3. If you want better user-created-tag filtering to happen, start using bookmark tags and bookmark collections on AO3 more. It’s kind of a catch-22, because few people use them, so there’s not a lot of incentive to improve them, and vice versa. But showing that people are using them, and how they’re using them, and how it’s important, would be the best way to move it up in priority.

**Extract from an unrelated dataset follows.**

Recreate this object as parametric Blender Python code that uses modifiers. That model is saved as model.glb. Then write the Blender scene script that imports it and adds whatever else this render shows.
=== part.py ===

@astolat, who probably still knows more about AO3’s architecture than anyone else, just posted on a related thread about how to set up a bookmark collection on AO3 as a moderated safe space. That would be very doable right now, especially if you did it one fandom at a time – get together a mod team, and have them systematically go through every work in, say, Black Panther, and either only bookmark the OK ones, or bookmark everything while adding standardized warning tags. And then move on to another fandom or pairing. It would still be tough to filter on the bookmarkers’ tags, but people could browse and filter the collection by creators’ tags, and easily see all the mods’ warning tags as they go. And it would provide a proof-of-concept for what an archive-wide version might end up looking like.